The bank owes me money and that's a Bad Thing

Says the bank's website.

Hooray for online banking. Because it lets you know something has gone horribly wrong sooner. It doesn’t make any more sense than snail-mail banking, though.

This is a story of credit cards, and why people don’t understand numbers.

I, like many people, have a credit card. In fact, I have three. I got my second only because I was working with credit cards as part of my work, and we were having problems with a particular company, and I thought it would help if I had one of those cards as well. (I was wrong.) I got my third when I decided that if I was going to bank with an Internet bank, I wasn’t going to give my money to spammers.

(There’s my googlebomb for the day - or, given how little traffic this site gets, I should say my googlehailstone.)

A while ago, I was looking at credit card bills, and thinking that maybe I should do something about them, and an even more recent while ago, I finally decided to do something about them, and actually looked at my credit cards, and realised that one was cheaper than the other. And that the money I owed was on the expensive one.

(When I said I worked with credit cards, I meant as a computer guy who was trying to understand how they worked, rather than a financial whizz-kid who knew how to make numbers dance. Obviously, very little of the banking stuff actually rubbed off.)

Anyway, my credit cards clearly made little sense, so I decided to transfer money from one card to the other. I phoned up my expensive bank’s push-button system, said I wanted to do a balance transfer from one card to another, said how much, which card, and they said it would take 7-10 working days. That’s OK, I can wait.

I checked up just now, to see if the money had gone through. It had. In the wrong way. Rather than balancing off debts, my expensive bank sent money - that I didn’t have - and sent it to my cheaper bank, whose card I pay off every month.

Well, these things happen when you’re dealing with negative money. But, frankly, 7 to 10 working days - to get it wrong - is ridiculous when ordinary credit card transactions take 3 days, tops. I could go to a bank and withdraw money from one card and put it into the other one, and it would be perfectly clear what I was doing, and it would be quicker. Hell, given that I have access to my company’s merchant account, I could do it right here, right now. (Note: I haven’t, because this isn’t company business.)

That’s not the silliest thing, though.

The point of a credit card is that you can owe money to your bank. You’ve got a credit limit, and as long as you’re lower than that, you’re fine.

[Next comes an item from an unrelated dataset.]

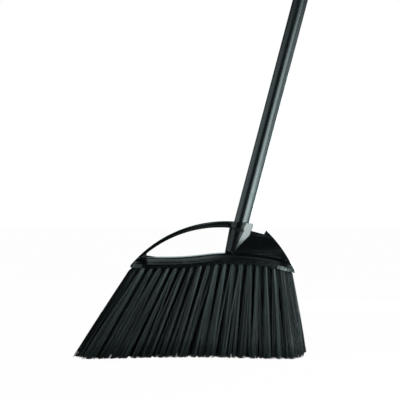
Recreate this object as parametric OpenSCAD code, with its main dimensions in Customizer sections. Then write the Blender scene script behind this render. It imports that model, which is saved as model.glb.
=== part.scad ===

What happens when, for some reason - like, say, you’ve given money to a bank rather than withdrawn it - you end up in the situation where the bank owes you money? Well, that’s a bizarre situation, and certainly deserves to have your attention drawn to it.

But in this fashion?

Opening balance positive, lots paid in, end balance red and negative

Negative, and red, in currency terms, means, to me, that something is wrong.

There is absolutely nothing wrong, in itself, with your bank owing you money. But, apparently, my bank’s website disagrees.